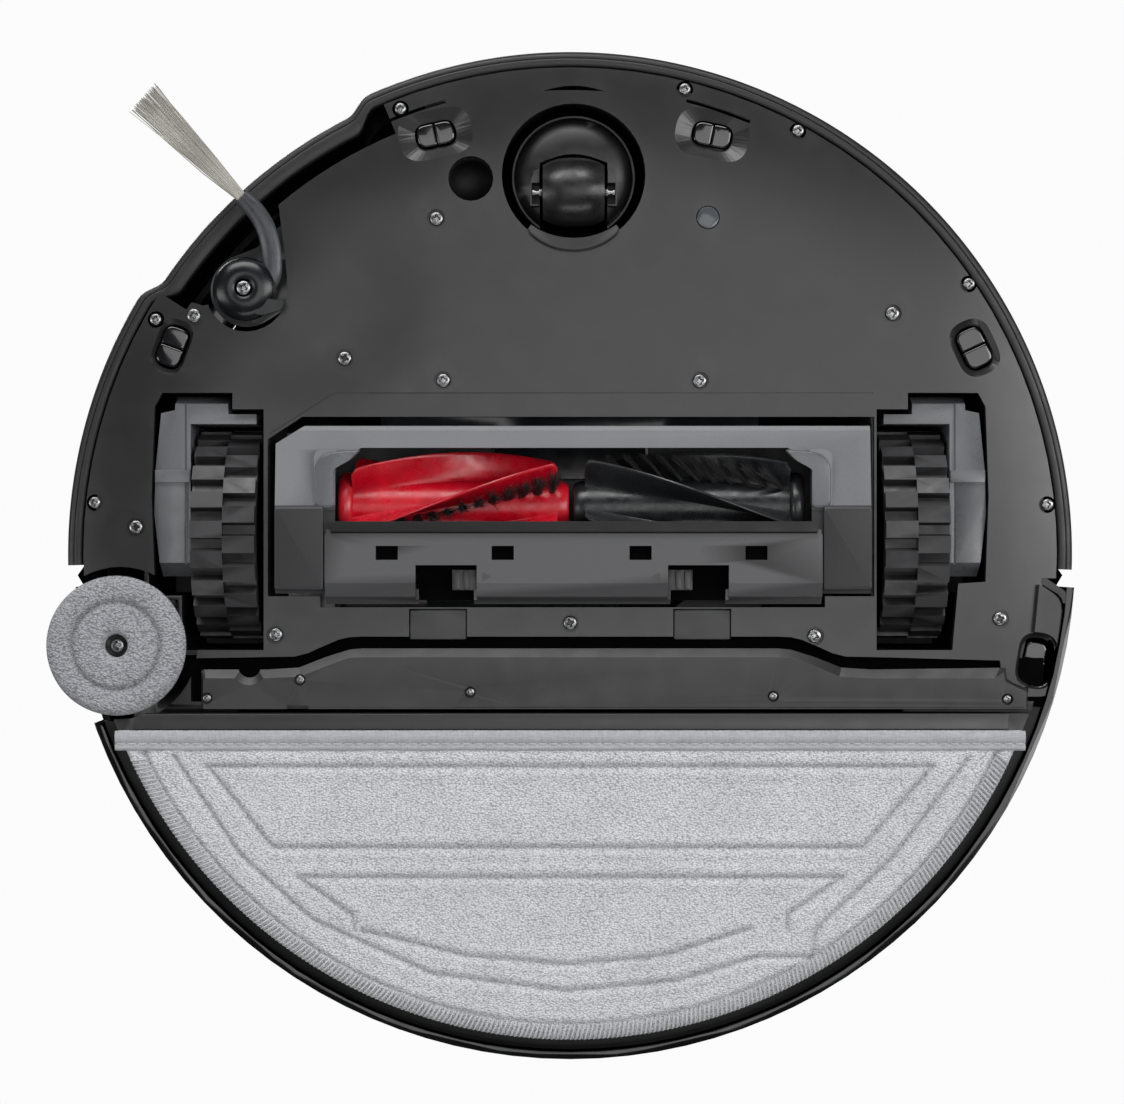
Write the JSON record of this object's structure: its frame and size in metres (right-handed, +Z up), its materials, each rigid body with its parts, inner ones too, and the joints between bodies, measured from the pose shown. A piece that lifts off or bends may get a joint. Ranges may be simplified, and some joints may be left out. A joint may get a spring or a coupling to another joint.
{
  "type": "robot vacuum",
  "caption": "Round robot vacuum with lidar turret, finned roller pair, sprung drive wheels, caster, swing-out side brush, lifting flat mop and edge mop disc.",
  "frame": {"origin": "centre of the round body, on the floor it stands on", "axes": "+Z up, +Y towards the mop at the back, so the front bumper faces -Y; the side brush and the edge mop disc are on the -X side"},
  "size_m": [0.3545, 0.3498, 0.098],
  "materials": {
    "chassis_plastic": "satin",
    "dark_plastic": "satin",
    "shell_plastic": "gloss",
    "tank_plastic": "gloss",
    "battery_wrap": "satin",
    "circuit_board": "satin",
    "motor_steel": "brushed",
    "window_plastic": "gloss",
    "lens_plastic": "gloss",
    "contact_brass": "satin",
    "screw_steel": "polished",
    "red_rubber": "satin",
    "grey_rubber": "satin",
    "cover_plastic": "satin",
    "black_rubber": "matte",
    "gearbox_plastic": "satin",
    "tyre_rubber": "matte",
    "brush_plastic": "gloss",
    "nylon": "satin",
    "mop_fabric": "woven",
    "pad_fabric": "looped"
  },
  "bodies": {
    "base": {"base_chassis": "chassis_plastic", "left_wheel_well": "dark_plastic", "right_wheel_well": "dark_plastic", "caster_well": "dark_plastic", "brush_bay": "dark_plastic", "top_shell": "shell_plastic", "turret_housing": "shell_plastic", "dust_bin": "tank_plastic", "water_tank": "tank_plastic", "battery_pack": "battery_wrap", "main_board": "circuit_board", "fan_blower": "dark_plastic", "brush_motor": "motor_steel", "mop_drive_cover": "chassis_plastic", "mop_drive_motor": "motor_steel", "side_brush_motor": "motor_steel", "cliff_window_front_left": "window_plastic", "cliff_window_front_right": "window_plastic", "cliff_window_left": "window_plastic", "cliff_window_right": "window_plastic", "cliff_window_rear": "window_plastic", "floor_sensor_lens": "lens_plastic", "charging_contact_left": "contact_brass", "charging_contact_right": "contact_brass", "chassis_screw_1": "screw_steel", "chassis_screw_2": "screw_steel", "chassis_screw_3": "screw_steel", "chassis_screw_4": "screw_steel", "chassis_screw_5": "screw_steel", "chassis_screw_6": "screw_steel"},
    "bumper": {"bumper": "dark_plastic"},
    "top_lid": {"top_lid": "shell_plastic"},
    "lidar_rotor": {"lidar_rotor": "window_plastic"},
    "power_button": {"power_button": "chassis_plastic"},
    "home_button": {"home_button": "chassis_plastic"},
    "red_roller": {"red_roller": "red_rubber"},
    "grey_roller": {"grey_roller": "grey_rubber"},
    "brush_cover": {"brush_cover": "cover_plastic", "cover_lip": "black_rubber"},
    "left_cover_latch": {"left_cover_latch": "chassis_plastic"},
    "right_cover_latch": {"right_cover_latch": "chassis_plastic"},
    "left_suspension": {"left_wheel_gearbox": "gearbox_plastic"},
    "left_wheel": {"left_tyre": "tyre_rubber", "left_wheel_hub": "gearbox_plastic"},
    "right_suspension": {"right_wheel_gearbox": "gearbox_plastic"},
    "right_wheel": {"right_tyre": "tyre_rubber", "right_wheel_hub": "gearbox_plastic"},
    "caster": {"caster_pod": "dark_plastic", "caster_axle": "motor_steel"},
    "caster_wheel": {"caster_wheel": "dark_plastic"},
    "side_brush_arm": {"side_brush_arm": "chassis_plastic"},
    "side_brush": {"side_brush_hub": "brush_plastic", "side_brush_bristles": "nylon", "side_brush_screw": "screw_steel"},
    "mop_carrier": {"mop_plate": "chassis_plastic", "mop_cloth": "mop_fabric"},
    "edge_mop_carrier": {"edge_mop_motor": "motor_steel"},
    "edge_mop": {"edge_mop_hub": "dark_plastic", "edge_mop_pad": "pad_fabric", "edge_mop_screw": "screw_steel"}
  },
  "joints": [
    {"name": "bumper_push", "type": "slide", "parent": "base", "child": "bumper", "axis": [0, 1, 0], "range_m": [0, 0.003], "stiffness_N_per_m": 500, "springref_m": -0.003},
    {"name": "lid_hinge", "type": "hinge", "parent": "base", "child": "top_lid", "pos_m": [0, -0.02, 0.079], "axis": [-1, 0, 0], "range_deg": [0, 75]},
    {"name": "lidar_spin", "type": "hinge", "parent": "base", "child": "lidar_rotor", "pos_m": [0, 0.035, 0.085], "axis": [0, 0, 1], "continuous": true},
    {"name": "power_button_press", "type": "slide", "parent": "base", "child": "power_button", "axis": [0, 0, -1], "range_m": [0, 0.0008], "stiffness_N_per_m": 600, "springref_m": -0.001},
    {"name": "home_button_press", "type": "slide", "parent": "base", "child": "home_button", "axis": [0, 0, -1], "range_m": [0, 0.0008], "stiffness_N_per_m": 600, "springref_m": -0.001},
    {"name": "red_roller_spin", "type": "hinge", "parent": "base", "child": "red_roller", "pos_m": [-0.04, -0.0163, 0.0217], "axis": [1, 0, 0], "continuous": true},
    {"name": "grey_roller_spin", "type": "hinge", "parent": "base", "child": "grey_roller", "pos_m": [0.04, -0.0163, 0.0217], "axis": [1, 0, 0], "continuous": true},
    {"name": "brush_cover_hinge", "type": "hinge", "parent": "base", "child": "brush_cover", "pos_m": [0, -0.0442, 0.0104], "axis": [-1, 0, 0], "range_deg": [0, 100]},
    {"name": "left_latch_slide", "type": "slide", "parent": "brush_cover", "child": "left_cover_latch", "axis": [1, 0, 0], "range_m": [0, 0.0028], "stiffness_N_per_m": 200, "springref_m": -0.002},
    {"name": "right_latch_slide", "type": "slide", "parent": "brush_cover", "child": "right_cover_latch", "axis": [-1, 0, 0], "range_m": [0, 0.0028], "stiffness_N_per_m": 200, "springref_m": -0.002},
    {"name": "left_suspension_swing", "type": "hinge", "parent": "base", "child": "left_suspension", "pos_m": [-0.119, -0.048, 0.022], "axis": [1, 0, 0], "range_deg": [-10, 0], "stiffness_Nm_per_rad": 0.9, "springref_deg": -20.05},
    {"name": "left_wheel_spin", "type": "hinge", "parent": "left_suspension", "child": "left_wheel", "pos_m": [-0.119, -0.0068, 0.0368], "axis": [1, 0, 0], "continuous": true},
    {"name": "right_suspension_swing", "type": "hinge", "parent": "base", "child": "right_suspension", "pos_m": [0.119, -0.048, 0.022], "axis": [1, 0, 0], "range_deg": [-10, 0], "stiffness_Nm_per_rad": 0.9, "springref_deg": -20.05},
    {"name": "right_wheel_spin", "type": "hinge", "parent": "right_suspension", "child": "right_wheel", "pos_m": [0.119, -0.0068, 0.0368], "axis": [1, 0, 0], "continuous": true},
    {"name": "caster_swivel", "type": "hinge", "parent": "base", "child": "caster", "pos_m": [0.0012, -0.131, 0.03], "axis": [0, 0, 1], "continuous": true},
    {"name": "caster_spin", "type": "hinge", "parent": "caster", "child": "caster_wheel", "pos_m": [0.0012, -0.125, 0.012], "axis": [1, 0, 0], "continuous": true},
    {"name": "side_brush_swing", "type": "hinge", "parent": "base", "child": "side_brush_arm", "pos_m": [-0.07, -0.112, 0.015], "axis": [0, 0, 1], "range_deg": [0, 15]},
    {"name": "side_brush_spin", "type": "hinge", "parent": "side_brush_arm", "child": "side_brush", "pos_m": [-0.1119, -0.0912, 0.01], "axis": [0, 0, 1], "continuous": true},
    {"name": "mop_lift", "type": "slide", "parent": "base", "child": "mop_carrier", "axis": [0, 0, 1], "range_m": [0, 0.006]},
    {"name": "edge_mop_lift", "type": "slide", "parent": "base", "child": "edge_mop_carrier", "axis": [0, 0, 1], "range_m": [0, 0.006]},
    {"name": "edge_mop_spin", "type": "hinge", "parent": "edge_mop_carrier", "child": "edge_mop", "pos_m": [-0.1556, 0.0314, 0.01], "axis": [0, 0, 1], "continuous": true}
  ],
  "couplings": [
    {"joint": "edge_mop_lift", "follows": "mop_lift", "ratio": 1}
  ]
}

************

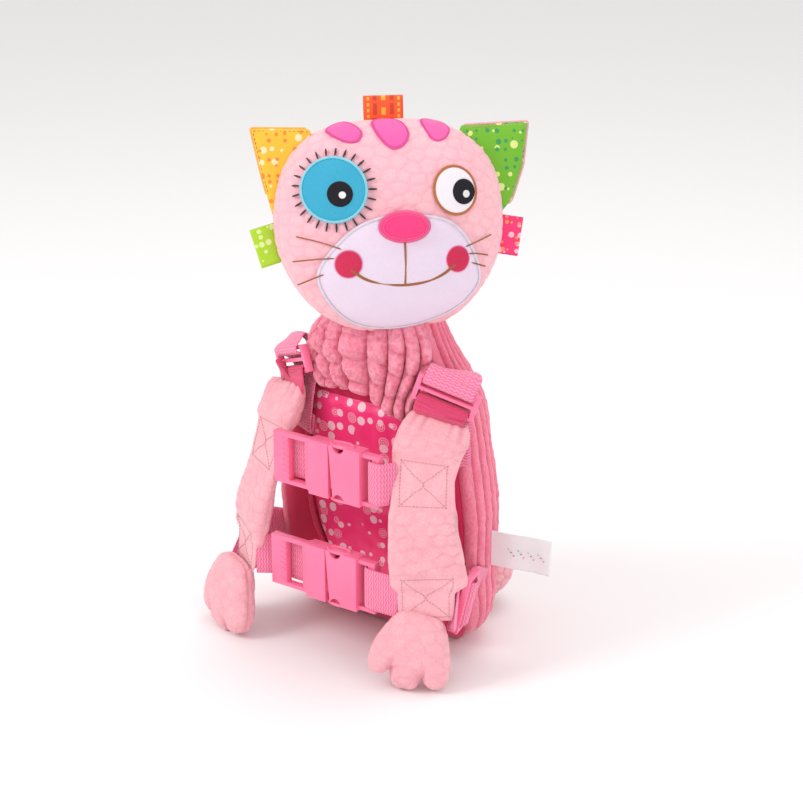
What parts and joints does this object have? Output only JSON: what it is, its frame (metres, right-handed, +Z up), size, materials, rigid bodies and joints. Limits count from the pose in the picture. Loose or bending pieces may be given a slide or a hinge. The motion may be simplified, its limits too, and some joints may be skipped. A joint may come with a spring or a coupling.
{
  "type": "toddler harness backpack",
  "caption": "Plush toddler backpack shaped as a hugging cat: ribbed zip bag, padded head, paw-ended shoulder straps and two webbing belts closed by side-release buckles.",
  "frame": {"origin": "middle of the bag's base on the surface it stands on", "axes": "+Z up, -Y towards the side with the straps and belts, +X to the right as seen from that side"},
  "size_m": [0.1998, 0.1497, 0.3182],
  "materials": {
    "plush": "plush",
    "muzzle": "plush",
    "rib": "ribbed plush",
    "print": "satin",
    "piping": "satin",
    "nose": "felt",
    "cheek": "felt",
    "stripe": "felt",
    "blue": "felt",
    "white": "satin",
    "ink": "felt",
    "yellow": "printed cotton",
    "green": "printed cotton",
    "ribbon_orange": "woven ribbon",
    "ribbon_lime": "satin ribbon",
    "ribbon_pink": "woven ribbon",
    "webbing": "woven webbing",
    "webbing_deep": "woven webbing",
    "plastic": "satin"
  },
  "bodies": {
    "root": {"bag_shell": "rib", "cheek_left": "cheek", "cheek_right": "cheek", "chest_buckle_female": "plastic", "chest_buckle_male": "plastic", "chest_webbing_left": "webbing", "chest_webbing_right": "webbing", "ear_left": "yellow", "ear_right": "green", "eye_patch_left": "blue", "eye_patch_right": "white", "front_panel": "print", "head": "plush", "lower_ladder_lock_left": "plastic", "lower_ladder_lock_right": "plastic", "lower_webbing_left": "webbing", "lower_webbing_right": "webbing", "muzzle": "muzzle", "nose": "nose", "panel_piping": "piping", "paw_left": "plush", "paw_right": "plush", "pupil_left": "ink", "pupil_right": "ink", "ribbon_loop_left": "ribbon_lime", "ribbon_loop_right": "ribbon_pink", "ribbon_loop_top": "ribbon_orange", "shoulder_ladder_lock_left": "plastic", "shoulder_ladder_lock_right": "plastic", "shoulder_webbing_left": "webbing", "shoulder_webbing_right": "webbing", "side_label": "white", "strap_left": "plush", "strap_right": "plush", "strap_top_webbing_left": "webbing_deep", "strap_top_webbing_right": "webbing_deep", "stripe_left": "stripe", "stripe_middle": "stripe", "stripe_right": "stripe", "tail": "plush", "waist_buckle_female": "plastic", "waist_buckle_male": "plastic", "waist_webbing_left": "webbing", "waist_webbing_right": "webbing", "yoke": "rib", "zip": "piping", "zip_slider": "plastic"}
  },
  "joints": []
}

************

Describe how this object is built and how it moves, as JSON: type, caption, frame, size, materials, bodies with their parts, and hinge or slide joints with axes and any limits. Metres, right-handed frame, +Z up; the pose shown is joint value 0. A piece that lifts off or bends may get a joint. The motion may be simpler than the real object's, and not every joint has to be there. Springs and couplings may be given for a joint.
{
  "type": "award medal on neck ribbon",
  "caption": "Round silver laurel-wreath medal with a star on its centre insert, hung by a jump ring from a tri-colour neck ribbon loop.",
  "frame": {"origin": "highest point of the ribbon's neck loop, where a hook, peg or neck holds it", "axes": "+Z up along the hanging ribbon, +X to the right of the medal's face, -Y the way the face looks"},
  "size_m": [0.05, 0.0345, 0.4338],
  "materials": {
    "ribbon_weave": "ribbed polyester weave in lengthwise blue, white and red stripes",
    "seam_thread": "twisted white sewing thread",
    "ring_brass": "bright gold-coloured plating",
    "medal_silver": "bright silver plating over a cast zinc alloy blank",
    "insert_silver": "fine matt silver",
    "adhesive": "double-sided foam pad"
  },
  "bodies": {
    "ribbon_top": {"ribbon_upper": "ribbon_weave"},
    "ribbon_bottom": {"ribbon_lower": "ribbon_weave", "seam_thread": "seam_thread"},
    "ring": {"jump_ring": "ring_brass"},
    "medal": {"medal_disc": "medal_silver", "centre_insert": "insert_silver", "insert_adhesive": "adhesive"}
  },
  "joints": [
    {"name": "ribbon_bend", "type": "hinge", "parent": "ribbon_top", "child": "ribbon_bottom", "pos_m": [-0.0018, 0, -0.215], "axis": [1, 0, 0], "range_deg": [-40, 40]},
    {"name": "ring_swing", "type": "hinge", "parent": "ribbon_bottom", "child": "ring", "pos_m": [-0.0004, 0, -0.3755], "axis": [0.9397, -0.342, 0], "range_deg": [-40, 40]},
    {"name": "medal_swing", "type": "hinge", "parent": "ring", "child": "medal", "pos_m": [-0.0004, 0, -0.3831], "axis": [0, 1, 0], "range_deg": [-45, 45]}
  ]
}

************

Only the number is wanted: how many lines in the data include the string "caption"?

4